“Yo Soy el Buen Pastor que da la vida por sus ovejas” (cfr. Jn 10, 11-18). Jesús usa la imagen de un pastor de ovejas, que no solo va en busca de la oveja extraviada, sino que arriesga su vida para rescatarla. Al desviarse de la majada, la oveja se interna por quebradas oscuras y, al no ver el camino, se resbala y cae por el precipicio, quedando herida y lastimada, en el fondo del barranco. De no mediar algún auxilio, su muerte es segura, ya que morirá indefectiblemente, ya sea a causa de las heridas recibidas, o bien a causa de los lobos, que acechan el rebaño a la espera precisamente de que alguna de las ovejas quede separada del resto.
El buen pastor arriesga su vida doblemente: primero, porque tiene que descender por el precipicio, hasta llegar al fondo del barranco, y en esta peligrosa bajada, un mal paso puede hacerlo a él mismo precipitar y rodar cuesta abajo, con la probabilidad cierta de dar con su cabeza en alguna roca, y así perder la vida; el otro modo por el cual arriesga su vida, es por el seguro encuentro con los lobos, quienes se han acercado peligrosamente, atraídos por el olor a sangre fresca que sale de las heridas de la oveja. El buen pastor no duda ni vacila en arriesgar su vida, con tal de salvar su oveja, y así desciende, peñasco a peñasco, apoyándose en su cayado, hasta llegar al fondo; al encontrarla, limpia sus heridas, las unge con aceite y, luego de ahuyentar al lobo, la carga sobre sus hombros, y emprende el ascenso hacia el prado verde, para poner a salvo a su oveja.
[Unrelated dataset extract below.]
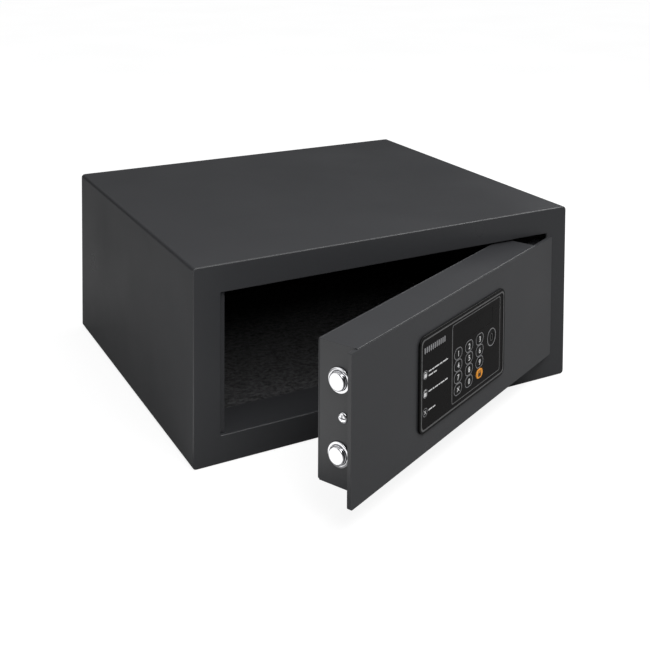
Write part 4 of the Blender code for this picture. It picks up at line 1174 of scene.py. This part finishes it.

Cristo es el Buen Pastor, el Verdadero Pastor, que da su vida por sus ovejas, descendiendo, no hacia un barranco, sino desde el cielo, para rescatar no a una oveja, sino al alma, que ha caído en lo más hondo del abismo, en donde no está Dios; un abismo oscuro, rodeado de bestias supra-humanas, los ángeles caídos, que están prontos para conducir al alma al lugar de donde no se regresa más; Cristo ha descendido del cielo hasta el abismo, en donde yace el alma sin Dios, herida mortalmente al caer en el abismo del mundo, del egoísmo, de la vanidad, del placer, de la idolatría del dinero y del poder, y en donde agoniza, sin atinar a dar un solo paso en dirección de su salvación; Cristo desciende hasta el abismo, desde el cielo, y lava las heridas con el agua de la gracia, y las unge con su Espíritu, insuflándole nueva vida, la vida de Dios, su misma vida, y así curada y restablecida, la carga sobre sus hombros, y emprende nuevamente el ascenso, apoyado en el cayado de su cruz, hacia las praderas en donde abundan el pasto y el agua para siempre, el seno de amor de Dios Padre en la eternidad.